_TASK TO CARRY OUT_: Output, please, exactly those lines of the listing that come before the line with "const CORNER_RISE = TIP_CORNER", along with that line itself.

#####

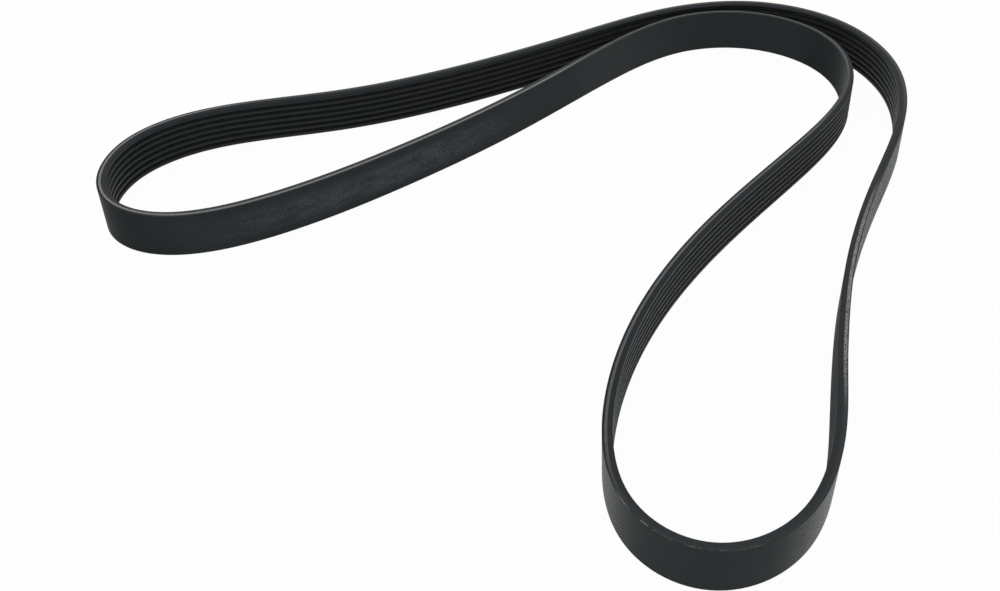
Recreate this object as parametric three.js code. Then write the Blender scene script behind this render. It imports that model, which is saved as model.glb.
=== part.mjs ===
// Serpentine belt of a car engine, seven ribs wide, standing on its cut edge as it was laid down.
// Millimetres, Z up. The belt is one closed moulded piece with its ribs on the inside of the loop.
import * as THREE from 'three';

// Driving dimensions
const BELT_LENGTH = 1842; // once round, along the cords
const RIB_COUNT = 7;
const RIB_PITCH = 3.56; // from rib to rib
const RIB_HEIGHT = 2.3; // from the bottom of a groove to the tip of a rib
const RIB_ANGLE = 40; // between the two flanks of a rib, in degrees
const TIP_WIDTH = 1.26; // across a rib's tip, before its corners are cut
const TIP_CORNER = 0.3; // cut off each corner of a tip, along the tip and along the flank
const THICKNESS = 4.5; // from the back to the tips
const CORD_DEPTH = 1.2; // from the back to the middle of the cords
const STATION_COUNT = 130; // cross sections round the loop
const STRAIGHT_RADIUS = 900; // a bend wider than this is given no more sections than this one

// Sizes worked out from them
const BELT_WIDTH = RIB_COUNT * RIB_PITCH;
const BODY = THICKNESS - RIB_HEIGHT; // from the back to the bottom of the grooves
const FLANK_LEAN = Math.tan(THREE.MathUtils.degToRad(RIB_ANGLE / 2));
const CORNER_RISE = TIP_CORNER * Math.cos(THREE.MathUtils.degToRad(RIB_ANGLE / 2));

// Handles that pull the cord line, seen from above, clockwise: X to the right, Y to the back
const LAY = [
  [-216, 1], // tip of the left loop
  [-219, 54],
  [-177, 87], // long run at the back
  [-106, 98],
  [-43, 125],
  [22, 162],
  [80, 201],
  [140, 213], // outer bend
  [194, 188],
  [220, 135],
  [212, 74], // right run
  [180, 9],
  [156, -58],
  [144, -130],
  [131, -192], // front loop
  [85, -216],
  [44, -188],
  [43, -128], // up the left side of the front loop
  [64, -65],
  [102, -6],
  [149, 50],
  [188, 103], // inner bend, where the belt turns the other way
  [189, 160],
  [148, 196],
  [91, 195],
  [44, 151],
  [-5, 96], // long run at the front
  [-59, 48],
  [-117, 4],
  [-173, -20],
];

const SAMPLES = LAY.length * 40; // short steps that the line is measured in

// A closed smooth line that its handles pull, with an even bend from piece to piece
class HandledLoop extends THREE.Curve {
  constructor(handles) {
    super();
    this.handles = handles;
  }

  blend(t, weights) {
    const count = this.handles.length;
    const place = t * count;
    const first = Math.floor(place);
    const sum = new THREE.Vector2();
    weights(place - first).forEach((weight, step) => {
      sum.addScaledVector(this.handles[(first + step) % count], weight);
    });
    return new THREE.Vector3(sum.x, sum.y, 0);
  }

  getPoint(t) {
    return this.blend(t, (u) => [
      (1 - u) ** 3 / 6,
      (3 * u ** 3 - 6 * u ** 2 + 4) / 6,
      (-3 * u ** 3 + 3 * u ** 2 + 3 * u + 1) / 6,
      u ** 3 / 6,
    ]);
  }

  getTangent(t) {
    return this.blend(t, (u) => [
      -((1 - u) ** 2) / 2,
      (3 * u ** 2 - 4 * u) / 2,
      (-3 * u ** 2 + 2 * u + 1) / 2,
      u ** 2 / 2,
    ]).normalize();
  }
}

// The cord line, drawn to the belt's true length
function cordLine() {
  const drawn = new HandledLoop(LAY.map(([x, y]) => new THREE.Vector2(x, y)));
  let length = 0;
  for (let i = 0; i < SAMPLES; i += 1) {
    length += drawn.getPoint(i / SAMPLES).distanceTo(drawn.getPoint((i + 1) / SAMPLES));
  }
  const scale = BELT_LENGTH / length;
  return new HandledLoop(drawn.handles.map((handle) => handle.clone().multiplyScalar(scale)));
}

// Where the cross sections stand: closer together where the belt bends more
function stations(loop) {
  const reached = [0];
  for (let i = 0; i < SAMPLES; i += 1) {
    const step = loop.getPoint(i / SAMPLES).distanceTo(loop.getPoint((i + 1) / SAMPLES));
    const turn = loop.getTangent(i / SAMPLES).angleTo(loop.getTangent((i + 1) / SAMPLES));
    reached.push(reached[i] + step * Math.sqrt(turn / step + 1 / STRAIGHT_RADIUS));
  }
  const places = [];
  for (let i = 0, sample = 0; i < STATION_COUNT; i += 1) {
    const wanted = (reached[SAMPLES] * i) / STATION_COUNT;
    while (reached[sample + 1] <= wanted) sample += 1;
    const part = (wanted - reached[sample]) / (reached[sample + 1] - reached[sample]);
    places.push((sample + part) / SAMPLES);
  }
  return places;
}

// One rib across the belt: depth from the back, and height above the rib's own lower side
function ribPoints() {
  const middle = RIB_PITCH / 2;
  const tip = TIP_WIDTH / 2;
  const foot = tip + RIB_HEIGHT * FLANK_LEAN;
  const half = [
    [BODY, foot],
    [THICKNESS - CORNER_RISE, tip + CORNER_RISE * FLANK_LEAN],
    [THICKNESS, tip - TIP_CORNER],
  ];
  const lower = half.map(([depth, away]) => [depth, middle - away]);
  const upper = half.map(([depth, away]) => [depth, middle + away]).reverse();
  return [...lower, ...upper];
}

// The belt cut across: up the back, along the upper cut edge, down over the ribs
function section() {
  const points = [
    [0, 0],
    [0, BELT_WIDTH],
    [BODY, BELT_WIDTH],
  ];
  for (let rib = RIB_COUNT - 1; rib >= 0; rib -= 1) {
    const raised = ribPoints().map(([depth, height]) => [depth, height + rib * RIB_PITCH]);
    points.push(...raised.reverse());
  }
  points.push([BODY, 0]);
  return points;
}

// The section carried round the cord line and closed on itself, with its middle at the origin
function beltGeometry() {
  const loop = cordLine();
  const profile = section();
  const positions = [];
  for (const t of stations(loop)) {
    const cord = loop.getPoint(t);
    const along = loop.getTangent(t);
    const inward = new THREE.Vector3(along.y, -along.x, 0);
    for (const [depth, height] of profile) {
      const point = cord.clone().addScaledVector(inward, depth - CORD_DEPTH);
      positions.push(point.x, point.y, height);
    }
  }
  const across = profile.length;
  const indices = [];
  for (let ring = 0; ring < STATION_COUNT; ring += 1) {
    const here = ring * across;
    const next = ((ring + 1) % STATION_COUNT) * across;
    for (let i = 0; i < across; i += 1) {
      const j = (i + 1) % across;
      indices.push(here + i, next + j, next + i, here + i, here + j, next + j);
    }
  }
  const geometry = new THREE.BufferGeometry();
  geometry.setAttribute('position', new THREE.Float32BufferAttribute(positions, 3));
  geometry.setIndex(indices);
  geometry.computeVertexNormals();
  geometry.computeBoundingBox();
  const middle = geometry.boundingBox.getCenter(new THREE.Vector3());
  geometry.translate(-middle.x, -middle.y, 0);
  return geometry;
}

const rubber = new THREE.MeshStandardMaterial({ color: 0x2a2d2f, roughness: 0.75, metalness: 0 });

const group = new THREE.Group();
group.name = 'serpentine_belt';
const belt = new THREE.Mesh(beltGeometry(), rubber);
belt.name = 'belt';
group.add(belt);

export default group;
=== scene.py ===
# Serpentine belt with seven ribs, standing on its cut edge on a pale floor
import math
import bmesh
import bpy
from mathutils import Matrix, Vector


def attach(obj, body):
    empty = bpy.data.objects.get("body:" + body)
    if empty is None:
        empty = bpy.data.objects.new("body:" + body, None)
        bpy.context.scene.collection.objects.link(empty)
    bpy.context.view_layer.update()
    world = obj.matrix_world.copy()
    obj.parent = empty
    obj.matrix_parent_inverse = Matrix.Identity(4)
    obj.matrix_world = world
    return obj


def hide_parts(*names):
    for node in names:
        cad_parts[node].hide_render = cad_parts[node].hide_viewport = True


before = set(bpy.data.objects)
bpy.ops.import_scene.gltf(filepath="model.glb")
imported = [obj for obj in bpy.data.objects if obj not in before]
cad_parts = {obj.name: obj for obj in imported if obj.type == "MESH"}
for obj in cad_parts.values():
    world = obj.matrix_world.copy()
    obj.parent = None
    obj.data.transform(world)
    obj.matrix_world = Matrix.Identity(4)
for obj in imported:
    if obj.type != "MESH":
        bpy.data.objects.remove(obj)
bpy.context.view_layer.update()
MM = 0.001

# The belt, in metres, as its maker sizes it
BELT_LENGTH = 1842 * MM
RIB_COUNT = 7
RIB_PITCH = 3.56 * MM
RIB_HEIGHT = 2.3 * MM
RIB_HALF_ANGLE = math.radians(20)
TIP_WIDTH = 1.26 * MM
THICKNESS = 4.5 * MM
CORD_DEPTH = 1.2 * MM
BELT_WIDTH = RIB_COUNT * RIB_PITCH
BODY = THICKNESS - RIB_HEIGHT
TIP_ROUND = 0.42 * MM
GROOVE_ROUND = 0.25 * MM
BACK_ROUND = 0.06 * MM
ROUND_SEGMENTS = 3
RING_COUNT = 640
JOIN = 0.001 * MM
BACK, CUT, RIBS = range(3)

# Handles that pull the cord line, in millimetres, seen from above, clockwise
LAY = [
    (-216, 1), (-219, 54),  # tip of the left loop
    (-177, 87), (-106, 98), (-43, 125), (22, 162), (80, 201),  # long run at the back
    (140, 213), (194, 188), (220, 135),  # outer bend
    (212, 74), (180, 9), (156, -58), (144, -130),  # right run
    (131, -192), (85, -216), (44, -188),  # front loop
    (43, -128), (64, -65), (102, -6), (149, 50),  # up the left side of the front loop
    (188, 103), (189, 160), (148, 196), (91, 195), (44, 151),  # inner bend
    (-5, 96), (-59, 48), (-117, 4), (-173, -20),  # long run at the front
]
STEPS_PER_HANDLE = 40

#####

_THE ANSWER_:
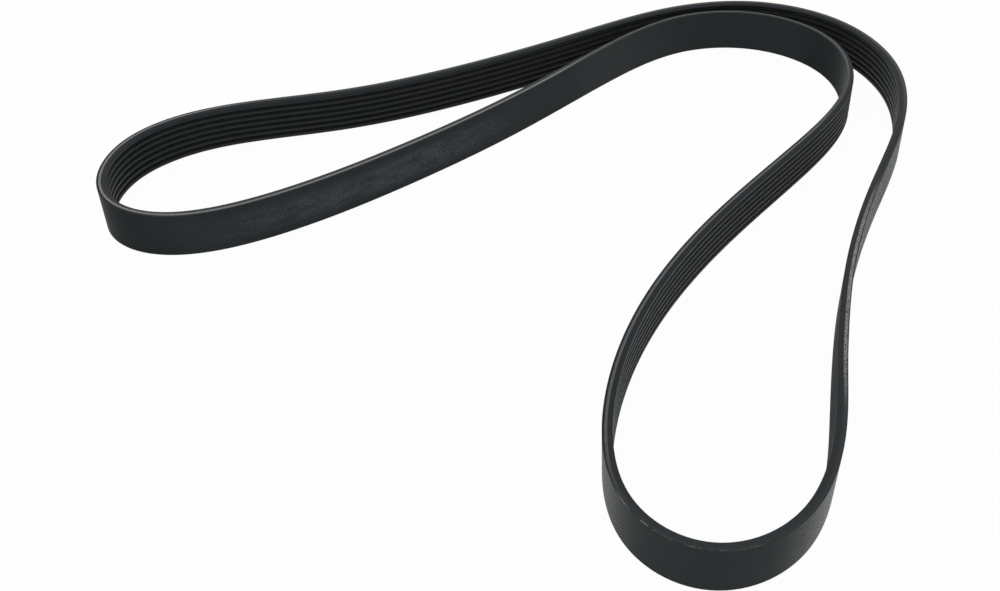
Recreate this object as parametric three.js code. Then write the Blender scene script behind this render. It imports that model, which is saved as model.glb.
=== part.mjs ===
// Serpentine belt of a car engine, seven ribs wide, standing on its cut edge as it was laid down.
// Millimetres, Z up. The belt is one closed moulded piece with its ribs on the inside of the loop.
import * as THREE from 'three';

// Driving dimensions
const BELT_LENGTH = 1842; // once round, along the cords
const RIB_COUNT = 7;
const RIB_PITCH = 3.56; // from rib to rib
const RIB_HEIGHT = 2.3; // from the bottom of a groove to the tip of a rib
const RIB_ANGLE = 40; // between the two flanks of a rib, in degrees
const TIP_WIDTH = 1.26; // across a rib's tip, before its corners are cut
const TIP_CORNER = 0.3; // cut off each corner of a tip, along the tip and along the flank
const THICKNESS = 4.5; // from the back to the tips
const CORD_DEPTH = 1.2; // from the back to the middle of the cords
const STATION_COUNT = 130; // cross sections round the loop
const STRAIGHT_RADIUS = 900; // a bend wider than this is given no more sections than this one

// Sizes worked out from them
const BELT_WIDTH = RIB_COUNT * RIB_PITCH;
const BODY = THICKNESS - RIB_HEIGHT; // from the back to the bottom of the grooves
const FLANK_LEAN = Math.tan(THREE.MathUtils.degToRad(RIB_ANGLE / 2));
const CORNER_RISE = TIP_CORNER * Math.cos(THREE.MathUtils.degToRad(RIB_ANGLE / 2));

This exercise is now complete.